Here, Assistant 2nd Engineer-in-training, Susan Harvey is watching for hand signals from the engine watchman who has been filling the engine's water tanks.
The weather had been typical for the south west slope. It was cool, wet and sometimes foggy. There were rumours that it could change to snow in a week or so, but for now..., it was to be a wet Christmas.
On arrival at Boston Bar, the houses above the rail yard were lit up with strings of lights..., white, green, red and blue. With no traffic on the highway, and only foot traffic on the narrow side-roads, Boston Bar appeared to be hunkered down for a long winter's nap. But, with a large planer mill in operation there, it wouldn't be long before logging trucks, fork lifts and log loaders would be rolling up and down every avenue again.
But on this night, on Christmas eve, the gentle lights of quiet celebration served up shards of coloured lights on the snow covered ground.
As we approached the station, bell ringing, the bare incandescent lights that hung under the eaves over the platform created a pool of daylight in the endless darkness. The baggage cart waited just beyond the express office doors and the lights in the beanery showed up every empty table.
After spotting the day coaches in front of the station, Mark, Susan and I stepped off onto the platform and walked back to the station where we wished the operator a Merry Christmas. He told us that we were the only CN crew in town for the night, and the beanery was being held open so we could have dinner before retiring for the night. Since all of the eating establishments in town were closed for Christmas, we were grateful to CN and the beanery staff for making this service available to us.

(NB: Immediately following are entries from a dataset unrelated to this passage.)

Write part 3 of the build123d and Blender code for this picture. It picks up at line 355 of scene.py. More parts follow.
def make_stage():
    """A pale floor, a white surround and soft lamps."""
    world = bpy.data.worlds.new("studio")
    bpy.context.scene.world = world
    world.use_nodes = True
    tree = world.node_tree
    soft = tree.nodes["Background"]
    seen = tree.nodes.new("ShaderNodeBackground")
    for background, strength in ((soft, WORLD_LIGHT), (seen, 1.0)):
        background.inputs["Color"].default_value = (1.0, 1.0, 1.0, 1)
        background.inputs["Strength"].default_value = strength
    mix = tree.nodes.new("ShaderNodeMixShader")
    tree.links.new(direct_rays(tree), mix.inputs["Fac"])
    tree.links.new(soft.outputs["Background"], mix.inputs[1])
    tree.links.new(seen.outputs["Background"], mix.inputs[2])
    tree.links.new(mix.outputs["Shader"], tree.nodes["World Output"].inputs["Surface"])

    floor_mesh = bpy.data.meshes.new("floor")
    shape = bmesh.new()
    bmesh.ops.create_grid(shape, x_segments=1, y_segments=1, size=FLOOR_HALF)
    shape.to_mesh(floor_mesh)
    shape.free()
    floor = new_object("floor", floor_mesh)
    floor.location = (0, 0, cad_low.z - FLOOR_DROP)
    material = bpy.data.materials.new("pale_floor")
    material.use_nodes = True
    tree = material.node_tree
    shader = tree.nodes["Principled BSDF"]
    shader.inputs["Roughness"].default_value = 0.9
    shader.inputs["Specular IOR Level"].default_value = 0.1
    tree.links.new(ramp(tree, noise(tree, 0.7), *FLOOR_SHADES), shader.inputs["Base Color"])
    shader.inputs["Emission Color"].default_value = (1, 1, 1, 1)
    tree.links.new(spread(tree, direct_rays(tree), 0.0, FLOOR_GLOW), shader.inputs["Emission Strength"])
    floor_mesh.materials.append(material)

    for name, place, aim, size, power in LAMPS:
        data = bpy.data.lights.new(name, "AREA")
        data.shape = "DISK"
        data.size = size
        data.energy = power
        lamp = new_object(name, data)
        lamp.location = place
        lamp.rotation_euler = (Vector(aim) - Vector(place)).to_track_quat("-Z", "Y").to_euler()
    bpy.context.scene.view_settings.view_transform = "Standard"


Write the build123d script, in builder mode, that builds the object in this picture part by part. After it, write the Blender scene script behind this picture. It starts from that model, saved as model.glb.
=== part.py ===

Regrettably, I can no longer recall their names, but the man and woman who operated the beanery in those days were fine folks who worked hard to provide good, home-cooked meals on short order and at fair prices.
When we entered the brightly lit dining area, we found ourselves alone, so chose a table and sat down. The lady came to our table and told us that we could have whatever we wanted from the menu, at the posted prices; however...., there was a fresh roasted turkey in the kitchen and we were welcome to share in the feast with the staff...., at no charge. In fact we could eat our fill until midnight and wouldn't have to pay a dime. And we did. We had a wonderful dinner, replete with home made half pound butter tarts!!!!
Leaving the beanery, we walked over to the bunkhouse where we found the two storey building lit up, warm, clean and inviting..., but empty. Therefore, we booked into our rooms and eventually turned in for the night.
Marks father drove to Boston Bar a took Mark home for Christmas, planning to bring him back before train time in the morning.
In 14 days, I made 7 round trips. On four of those trips, my wife travelled with me. On the New Years trip, the kids came along too.
On the trip prior to New Years Eve, Delores, the woman who was in charge of the bunkhouse told me that the towns-people had invited us to join in the New Years festivities in Boston Bar. I told her that I was grateful, but that we would have the children with us on that night, so would stay in the bunkhouse. Delores told me that the ladies were aware of that and had arranged for a baby sitter to be available for us. Wow! Thank you Delores, where ever you are.
When we left Vancouver on New Years Evening, Mark was staying in the bunkhouse and he volunteered to keep an eye on the children so that Susan and I could go to the New Years Eve dance at the community center.
It had been snowing hard all day and the news was getting worse with each passing hour. Only the passenger trains were being kept moving. The highway was closed both east and west of Boston Bar.
With driving snow skidding over growing drifts, we set out from the bunkhouse and turned up the hill toward the community center. After only a couple of hundred feet of plowing through the drifing snow, we heard the voice of a man calling out to us. Standing in the open doorway of a nearby house was Phil Moreau, one of the CN operators. He waved to us and invited us in for an appy. We were happy to join Phil and his lady for a visit. When we got inside their house, we saw that they were prepared for a much larger party, but we were the only ones there. Phil said that they had planned their New Years Eve party for months and were to be joined by friends who would drive in from Kamloops and beyond. The snowstorm now in progress had changed their plans. No one was coming and the table and sideboards were heavily laden with goodies. We thought we would be doing a good turn by staying to ring in the New Year with Phil and his lady.
The next morning, with snow still falling heavily, we set out on Number 1. With the train drifting lazily down the gentle grade out of Boston Bar, and large snowflakes seemingly hanging in the air, we listened to the thrumming of the 567's, easy exhaust sounds and steam escaping from uncountable leaks and vents.
By the time we left Yale, 27 miles from Boston Bar, Mark, Susan and I had been joined by a variety of senior CN officers who were enjoying a mid-winter break, coupled with a head-end ride on the old FP9's. Lorne had brought them up from the coaches, and he also brought tall, strong coffees and warm muffins for the engineers. He knew that I could use one after last night's revelry at Phil's house. Thanks Lorne.
None of them questioned the presence of my wife in the cab and I wasn't concerned that they might.
After all, I was just obeying an order from my Assistant Superintendent when he said that I must "do what you gotta do."
There have been a lot of changes since 1984. The FP9's don't pull passenger trains on CN main lines any more. Stations and their beaneries have vanished, passenger service in Canada has nearly gone the way of the dinosaurs. But, for now, and at least for the foreseeable future we still have Christmas, the winter Solstice and the new year.
Thank you, good friends, for sharing with each other throughout the year. And thank you for reading Caboose Coffee's stories, which are my gift to you.
In closing, please accept my humble offering of a wish for a very Merry Christmas and Happy New Year.